— Begin PROVIDED INFORMATION —

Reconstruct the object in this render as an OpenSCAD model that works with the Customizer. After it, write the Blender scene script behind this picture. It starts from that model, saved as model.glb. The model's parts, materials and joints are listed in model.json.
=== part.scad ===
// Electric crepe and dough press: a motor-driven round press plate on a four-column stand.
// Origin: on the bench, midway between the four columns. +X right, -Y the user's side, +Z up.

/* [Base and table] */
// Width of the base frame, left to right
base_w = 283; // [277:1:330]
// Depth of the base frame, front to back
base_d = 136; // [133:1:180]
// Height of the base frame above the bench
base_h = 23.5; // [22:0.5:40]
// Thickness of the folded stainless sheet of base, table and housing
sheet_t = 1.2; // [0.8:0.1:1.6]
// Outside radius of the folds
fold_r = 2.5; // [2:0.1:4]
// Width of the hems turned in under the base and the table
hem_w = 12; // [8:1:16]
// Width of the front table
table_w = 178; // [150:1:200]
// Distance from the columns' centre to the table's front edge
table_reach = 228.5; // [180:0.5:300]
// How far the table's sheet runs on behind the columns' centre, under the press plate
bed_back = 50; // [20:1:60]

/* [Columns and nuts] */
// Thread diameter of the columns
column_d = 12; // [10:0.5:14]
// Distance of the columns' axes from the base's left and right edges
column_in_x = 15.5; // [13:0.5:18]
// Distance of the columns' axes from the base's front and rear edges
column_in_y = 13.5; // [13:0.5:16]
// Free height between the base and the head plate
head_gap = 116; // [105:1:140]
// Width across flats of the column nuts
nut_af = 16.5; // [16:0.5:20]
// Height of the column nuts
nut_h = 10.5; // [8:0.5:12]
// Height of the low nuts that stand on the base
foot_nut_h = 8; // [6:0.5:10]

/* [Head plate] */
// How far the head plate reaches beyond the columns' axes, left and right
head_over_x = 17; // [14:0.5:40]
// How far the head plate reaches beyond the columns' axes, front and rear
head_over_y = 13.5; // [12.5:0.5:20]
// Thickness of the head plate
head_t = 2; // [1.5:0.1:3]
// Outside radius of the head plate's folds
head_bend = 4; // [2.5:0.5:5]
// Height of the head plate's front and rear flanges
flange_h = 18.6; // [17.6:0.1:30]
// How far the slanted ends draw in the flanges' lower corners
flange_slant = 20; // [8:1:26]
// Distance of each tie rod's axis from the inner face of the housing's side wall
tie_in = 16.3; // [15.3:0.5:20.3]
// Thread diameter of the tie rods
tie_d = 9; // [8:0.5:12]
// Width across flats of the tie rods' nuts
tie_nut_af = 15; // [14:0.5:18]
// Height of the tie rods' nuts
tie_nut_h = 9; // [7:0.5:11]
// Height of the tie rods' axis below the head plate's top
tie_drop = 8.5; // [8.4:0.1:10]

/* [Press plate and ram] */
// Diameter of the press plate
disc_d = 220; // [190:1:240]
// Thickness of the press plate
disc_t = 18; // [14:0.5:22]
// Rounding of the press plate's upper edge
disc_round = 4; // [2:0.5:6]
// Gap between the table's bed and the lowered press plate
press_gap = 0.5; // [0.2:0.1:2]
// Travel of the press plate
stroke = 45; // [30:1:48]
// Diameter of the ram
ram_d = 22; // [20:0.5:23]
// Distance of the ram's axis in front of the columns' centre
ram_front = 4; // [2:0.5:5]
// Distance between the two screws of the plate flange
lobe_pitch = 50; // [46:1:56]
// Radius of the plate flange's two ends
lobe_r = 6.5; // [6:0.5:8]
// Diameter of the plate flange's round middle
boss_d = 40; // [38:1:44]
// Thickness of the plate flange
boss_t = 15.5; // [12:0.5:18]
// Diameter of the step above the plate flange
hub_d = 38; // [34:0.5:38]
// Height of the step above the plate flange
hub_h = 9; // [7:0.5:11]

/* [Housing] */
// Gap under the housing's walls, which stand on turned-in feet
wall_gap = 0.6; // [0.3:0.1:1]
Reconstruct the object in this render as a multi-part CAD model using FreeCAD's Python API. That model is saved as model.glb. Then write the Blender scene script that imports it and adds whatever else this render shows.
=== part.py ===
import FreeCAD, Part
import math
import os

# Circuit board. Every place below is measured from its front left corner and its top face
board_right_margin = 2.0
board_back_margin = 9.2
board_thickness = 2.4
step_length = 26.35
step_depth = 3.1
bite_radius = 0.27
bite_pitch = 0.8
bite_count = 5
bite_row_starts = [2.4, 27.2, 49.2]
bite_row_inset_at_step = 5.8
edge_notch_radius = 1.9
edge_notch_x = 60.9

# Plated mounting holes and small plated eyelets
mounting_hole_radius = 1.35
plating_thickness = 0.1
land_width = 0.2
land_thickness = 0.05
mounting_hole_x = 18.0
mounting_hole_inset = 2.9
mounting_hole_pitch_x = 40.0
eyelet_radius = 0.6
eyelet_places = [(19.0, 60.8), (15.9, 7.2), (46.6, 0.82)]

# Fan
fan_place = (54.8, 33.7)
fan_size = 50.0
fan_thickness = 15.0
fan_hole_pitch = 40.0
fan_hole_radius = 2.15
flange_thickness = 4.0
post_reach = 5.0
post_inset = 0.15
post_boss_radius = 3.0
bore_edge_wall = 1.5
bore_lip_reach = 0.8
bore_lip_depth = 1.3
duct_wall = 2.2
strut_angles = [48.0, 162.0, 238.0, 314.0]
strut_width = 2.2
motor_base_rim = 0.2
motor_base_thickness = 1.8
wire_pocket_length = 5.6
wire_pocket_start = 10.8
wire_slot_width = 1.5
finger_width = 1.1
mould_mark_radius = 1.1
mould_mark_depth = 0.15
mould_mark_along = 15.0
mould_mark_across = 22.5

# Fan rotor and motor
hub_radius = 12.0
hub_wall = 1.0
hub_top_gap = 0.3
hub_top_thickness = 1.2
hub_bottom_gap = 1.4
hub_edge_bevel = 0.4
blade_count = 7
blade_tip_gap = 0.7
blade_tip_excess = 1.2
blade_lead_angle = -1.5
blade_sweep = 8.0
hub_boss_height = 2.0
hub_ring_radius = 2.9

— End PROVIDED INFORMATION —

THE PROBLEM: Every line holding "scene" should be copied out.

CORRECT RESULT:
Reconstruct the object in this render as an OpenSCAD model that works with the Customizer. After it, write the Blender scene script behind this picture. It starts from that model, saved as model.glb. The model's parts, materials and joints are listed in model.json.
Reconstruct the object in this render as a multi-part CAD model using FreeCAD's Python API. That model is saved as model.glb. Then write the Blender scene script that imports it and adds whatever else this render shows.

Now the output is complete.